Hopkins likened it to self-driving cars which will be able to anticipate that a pedestrian will cross at a zebra crossing up to two metres before they get there.
“A driver wouldn’t pick up those signals, but the person may move what they’re carrying to the other hand, they’ll start to look over their shoulder, they’ll take the hand of the child next to them, so the self-driving car has more inputs that it will process,” she said.
“It’s not the replacement of the human but the ability to collect data that maybe before was not available, that could inform decisions. Whether that results in better portfolio performance remains to be seen, but it’s always good to have more inputs than less.”
The AI pay gap
What are the consequences of being left behind in the AI race? Hopkins warned there is already an AI skills gap which is linked to pay disparity. PwC’s 2024 AI Jobs Barometer found that lawyers with AI skills command a 27% wage premium, while Oxford University calculated a 23% wage premium for AI skills, surpassing the 13% premium for people with a Masters degree.
There’s a huge shortage of advice in the UK, so if firms don’t want to embrace AI, it’s probably fine for them. But it could mean missing out on efficiencies and, to some degree, fun, argued Hopkins.
“It makes the job of financial planning more fun. How can you get rid of some of the more mundane, repetitive tasks that maybe advisers don’t enjoy that much? It’s not just about ‘how do we deliver cheaper service?’ or ‘how do we reach clients with smaller portfolio values?’. It’s also ‘who wants to sit on hold to a provider for 30 minutes?’. If you could send your AI agent out to collect that data for you, that would be better.
“For firms that are ambitious and looking to grow, we’ve had case studies at the NextWealth AI Lab about using AI to remarket to dormant leads. It’s not about replacing the adviser in the equation, in the room with the client, because we all know that is incredibly powerful and important. That is why human, face-to-face financial advice has persisted despite a number of societal, regulatory changes over the last decade.”
Making advice more fun
Importantly, it can also improve the client experience. Hopkins said clients usually come out of planning meeting excited and empowered. What follows can be a tedious process of filling in forms, repeating information, documentation being lost, things needing to be faxed, identification photocopied, until six weeks later the client has lost all enthusiasm for the process.”
It’s remembering that there’s an opportunity not to disrupt that human interaction that is so meaningful, but to try and smooth out the bumps in the road,” Hopkins said.
“AI could help keep clients engaged, make the job more interesting, bring down costs, and hopefully get beyond 8% of the population having access to advice. The benefits to society would be enormous.”

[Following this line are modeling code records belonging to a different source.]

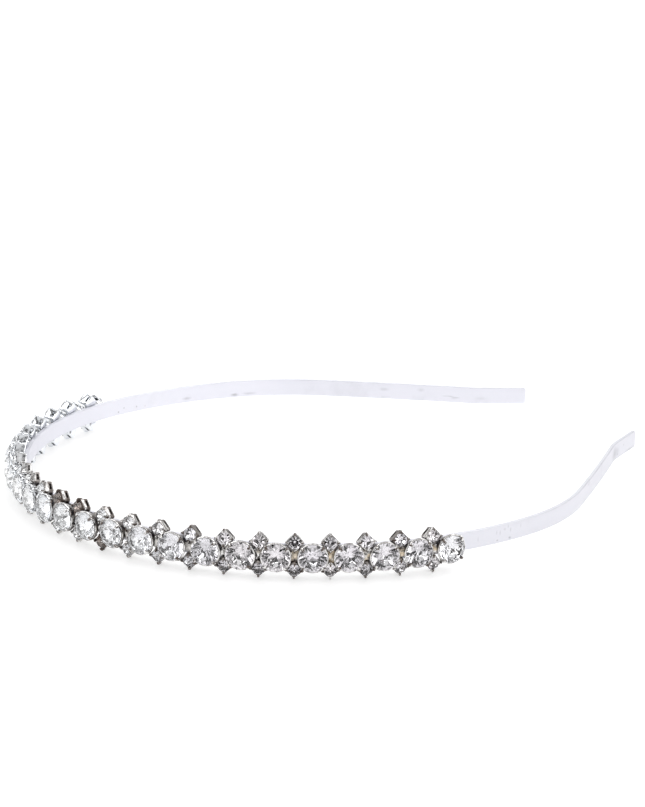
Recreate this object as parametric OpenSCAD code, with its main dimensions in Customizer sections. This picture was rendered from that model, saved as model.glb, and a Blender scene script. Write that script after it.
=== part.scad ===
// Crystal headband: a flat metal strip bent round the head, a row of large round
// stones in pronged cups along its outside, and a pair of small stones in square
// settings at each gap of the row. It lies on its edge, with the crown at -Y and
// the two legs running towards +Y.

/* [Strip] */
// Width of the strip, edge to edge
strip_w = 4.2; // [3.6:0.1:4.6]
// Thickness of the strip
strip_t = 1.0; // [0.8:0.1:1.2]
// Flat taken off each long corner of the strip
strip_edge = 0.25; // [0.1:0.05:0.3]
// Radius of the arc over the crown
crown_r = 66; // [60:1:72]
// Length from the middle of the crown to the end of its arc
crown_len = 90; // [84:1:96]
// Radius of the arc at the side of the head
side_r = 81; // [74:1:96]
// Length of the side arc
side_len = 34; // [30:1:38]
// Radius of the bend above the ear
ear_r = 54; // [48:1:62]
// Length of the bend above the ear
ear_len = 24.5; // [20:0.5:28]
// Radius of the nearly straight leg
leg_r = 680; // [500:20:900]
// Length of the leg
leg_len = 38; // [32:1:44]
// Radius of the small outward bend before the tip
flick_r = 12; // [8:1:20]
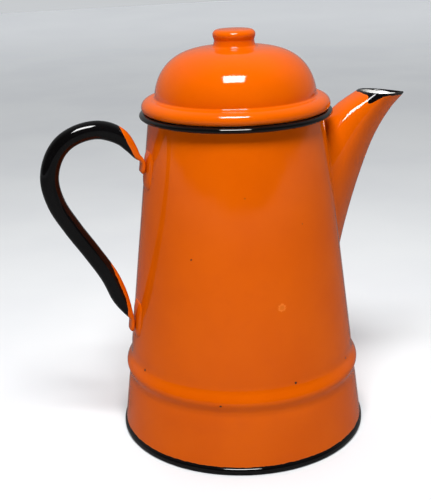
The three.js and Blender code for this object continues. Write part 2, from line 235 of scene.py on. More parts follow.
def cap(verts, row, outward):
    """A fan that closes a loop of vertices over its middle."""
    middle = Vector((0, 0, 0))
    for i in row:
        middle += Vector(verts[i])
    verts.append(tuple(middle / len(row)))
    centre = len(verts) - 1
    fan = []
    for k, i in enumerate(row):
        n = row[(k + 1) % len(row)]
        fan.append((centre, n, i) if outward else (centre, i, n))
    return fan


def waves(obj, amount, length, seed):
    """Slow unevenness of hand-finished enamelled sheet, in real geometry."""
    mesh = obj.data
    shift = Vector((seed * 3.7, seed * 1.3, seed * 2.1))
    places = [v.co.copy() for v in mesh.vertices]
    normals = [v.normal.copy() for v in mesh.vertices]
    moved = []
    for place, normal in zip(places, normals):
        p = place / (length * MM) + shift
        step = amount * MM * (noise.noise(p) + 0.3 * noise.noise(p * 2.7))
        moved.extend(place + normal * step)
    mesh.vertices.foreach_set("co", moved)
    mesh.update()


def mark(obj, name, distance):
    """Stores a signed distance in mm on the vertices, for a material to draw an edge at 0."""
    layer = obj.data.attributes.new(name, "FLOAT", "POINT")
    values = [distance(v.co.x / MM, v.co.y / MM, v.co.z / MM) for v in obj.data.vertices]
    layer.data.foreach_set("value", values)


# ---- Materials -------------------------------------------------------------------------

ORANGE = (0.66, 0.102, 0.0004)
ORANGE_DEEP = (0.58, 0.079, 0.0003)
ORANGE_THIN = (0.86, 0.23, 0.03)
BLACK = (0.0022, 0.002, 0.0021)
BLACK_SOFT = (0.005, 0.0045, 0.005)
WHITE = (0.74, 0.745, 0.73)
WHITE_DULL = (0.60, 0.60, 0.57)


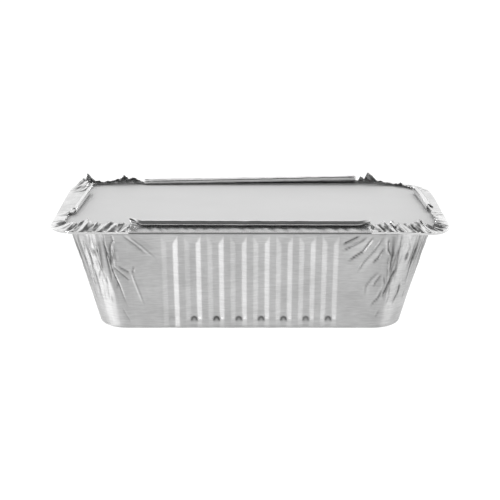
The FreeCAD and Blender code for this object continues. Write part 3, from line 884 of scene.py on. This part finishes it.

Hopkins’ practical tips for getting started with AI
- Just try it and see where you get to. Have the discipline of always trying to use AI for different tasks.
- Whatever your job, think about how you could use this technology to help you work better.
- Share use cases with colleagues in the industry, and discover ways to evidence positive ROI.
- Ask AI for clarification or elaboration, don’t always accept the first answer. Treat AI like a colleague who is very well trained but has no context on the industry or the job. You wouldn’t take something from a junior colleague and then, if it wasn’t right, just throw it away. You would go back and try to iterate, work with it to get to where you need to be.